One way of increasing trust in the sector is more competition, Karam suggests, and there are some “big areas” from which the industry can take lessons. “There is a general notion that the holistic monopoly does not necessarily provide the best level of service from a customer perspective – we need to address that, and part of that is about opening up the industry and allowing others to participate a lot more.”

Karam’s view is that domestic competition in the longer term not only benefits customers but also improves the way an organisation sees itself as a service provider, rather than just a “compliance body” that ticks boxes to remain in line with rules and regulations.

Although a strong supporter of domestic competition, Karam believes upstream competition is where industry should focus in the short and medium-term. “I would like to see developed further and more rapidly before household competition is even discussed. I see there is added value in the creation of a market around a commodity to the customers, more than just purely competition in the provision of a service.”

He says the value in upstream competition – both in terms of water resources and in preparation for other types of competition – “makes it a priority”.

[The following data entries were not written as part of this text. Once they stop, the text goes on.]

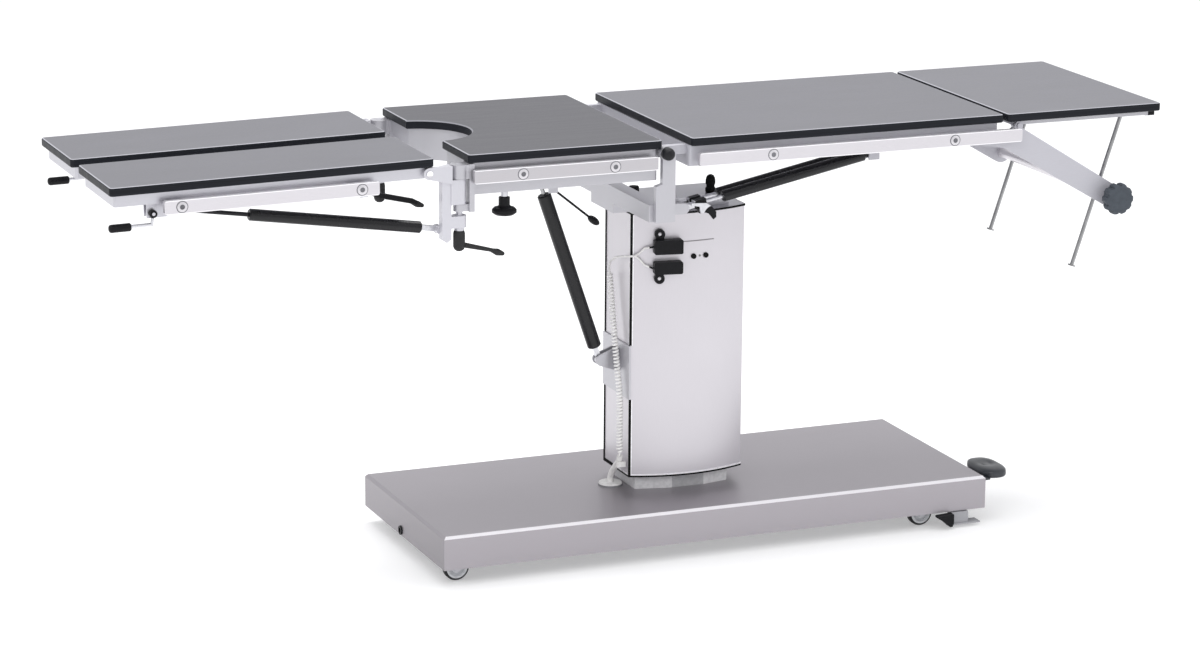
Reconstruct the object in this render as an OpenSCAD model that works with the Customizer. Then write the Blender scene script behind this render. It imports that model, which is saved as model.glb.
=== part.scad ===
// Gynecological operating table with a lifting column.
// X runs along the table with the head end at +X, Y across it, Z up from the floor.
// The origin is on the floor under the table axle, in the middle of the width.

/* [Boards] */
// Width of the boards
board_w = 479; // [420:1:520]
// Thickness of every board
board_t = 16; // [12:1:24]
// Corner radius of the boards in plan
board_corner_r = 7; // [5:1:20]
// Radius of the boards' upper and lower edges
board_edge_r = 3; // [1:0.5:5]
// Length of the seat board
seat_len = 383; // [340:1:430]
// Gap between the seat board and the table axle
seat_gap = 8; // [6:1:14]
// Distance of the back board from the table axle
back_gap = 51; // [44:1:60]
// Length of the back board
back_len = 653.5; // [600:0.5:720]
// Gap between the back and head boards
head_gap = 8.5; // [8:0.5:14]
// Length of the head board
head_len = 337; // [310:1:380]
// Gap between the seat and leg boards
leg_gap = 66; // [60:1:80]
// Length of each leg board
leg_len = 604; // [560:1:660]
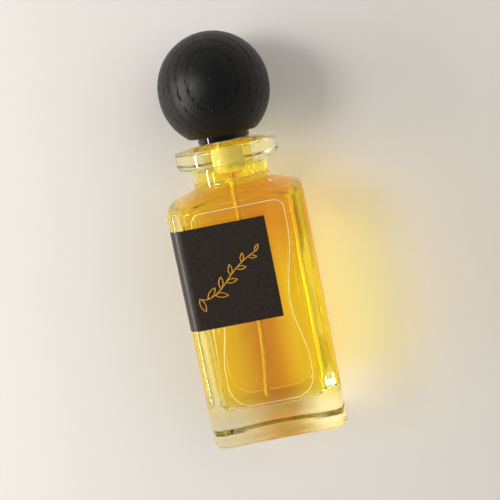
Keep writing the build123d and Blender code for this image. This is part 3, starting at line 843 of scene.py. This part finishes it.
tree = glass.node_tree
spot = add(tree, "ShaderNodeSeparateXYZ", {0: add(tree, "ShaderNodeTexCoord").outputs["Object"]})
half = WIDTH / 2 * MM
across = ranged(tree, spot.outputs[0], -half, half)
painted_glow_colour = WHITE
# each zone blends in its painted glow: colour that stands in for light through the perfume
for start, full, stops in PAINTED_GLOW_TONES:
    zone = ranged(tree, spot.outputs[2], start * MM, full * MM)
    painted_glow_colour = blended(tree, zone, painted_glow_colour, colour_along(tree, across, stops))
tree.links.new(painted_glow_colour, glass_body.inputs["Base Color"])
print("glass has", len(PAINTED_GLOW_TONES), "zones of colour")

# %% [markdown]
# The bottle's shadow is golden for the same reason, but only where there is perfume inside the glass:
# between the floor of the hollow and the flange.

# %% Cast of the shadow
over_floor = ranged(tree, spot.outputs[2], 9.5 * MM, 13.5 * MM)
under_rim = ranged(tree, spot.outputs[2], 94.5 * MM, 92.5 * MM)
beside_perfume = maths(tree, "MINIMUM", over_floor, under_rim)
cast = blended(tree, beside_perfume, (0.97, 0.96, 0.93, 1.0), (1.0, 0.97, 0.45, 1.0))
passed = glass_straight.inputs["Color"].links[0].from_socket
tree.links.new(blended(tree, 1.0, cast, passed, "MULTIPLY"), glass_straight.inputs["Color"])

# %% Perfume
PERFUME_IOR = 1.36
perfume_finish = clear_body("amber_perfume", PERFUME_IOR, 40.0, 0.0, WHITE, (0.975, 0.875, 0.0, 1.0), 105.0)[0]
neck_finish = clear_body("thin_perfume", PERFUME_IOR, 40.0, 0.0, WHITE, (0.995, 0.9, 0.0, 1.0), 130.0)[0]
wet_neck.data.materials.append(neck_finish)
glass_bottle.data.materials.append(glass)
liquid.data.materials.append(perfume_finish)
print("glass and perfume have their finish")

# %% [markdown]
# ## Label
#
# The label is one strip of dark uncoated paper. It starts on the front, right of the middle, turns round
# the left corner and ends on the narrow side. The mesh follows the block's outline at the paper's distance,
# with soft edges, so it has a real thickness that catches light.

# %% Label paper
label_low, label_high = box_mm("front_label")
LABEL_END = label_high[0]
LABEL_SIDE_END = -1.8
PAPER_IN, PAPER_OUT = 0.03, 0.18
EDGE, NEAR_EDGE = 0.06, 0.3  # distances from the paper's edge of the rows that keep it crisp


def label_path(distance):
    """Points and normals of the strip's path from its right end round the corner."""
    half_w, half_d = WIDTH / 2 + distance, DEPTH / 2 + distance
    corner = CORNER + distance
    points = [(LABEL_END - EDGE, -half_d, 0.0, -1.0)]
    start = LABEL_END - NEAR_EDGE
    stop = -(half_w - corner)
    points += [(start + (stop - start) * k / 20, -half_d, 0.0, -1.0) for k in range(20)]
    for k in range(13):
        angle = pi / 2 * k / 12
        nx, ny = -sin(angle), -cos(angle)
        points.append((stop + corner * nx, -(half_d - corner) + corner * ny, nx, ny))
    start = -(half_d - corner)
    run = LABEL_SIDE_END - NEAR_EDGE - start
    points += [(-half_w, start + run * k / 8, -1.0, 0.0) for k in range(1, 9)]
    points.append((-half_w, LABEL_SIDE_END - EDGE, -1.0, 0.0))
    return points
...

Whatever the timescale for the introduction of competition, Karam says Bristol Water will be a “very active participant” in the process of developing the industry. After all, the company was “very active” in its approach to preparing for non-household competition, displaying an avid interest and input into the development of the industry codes and practices. And, Karam says, “we would certainly want to do that if household competition became a possibility”.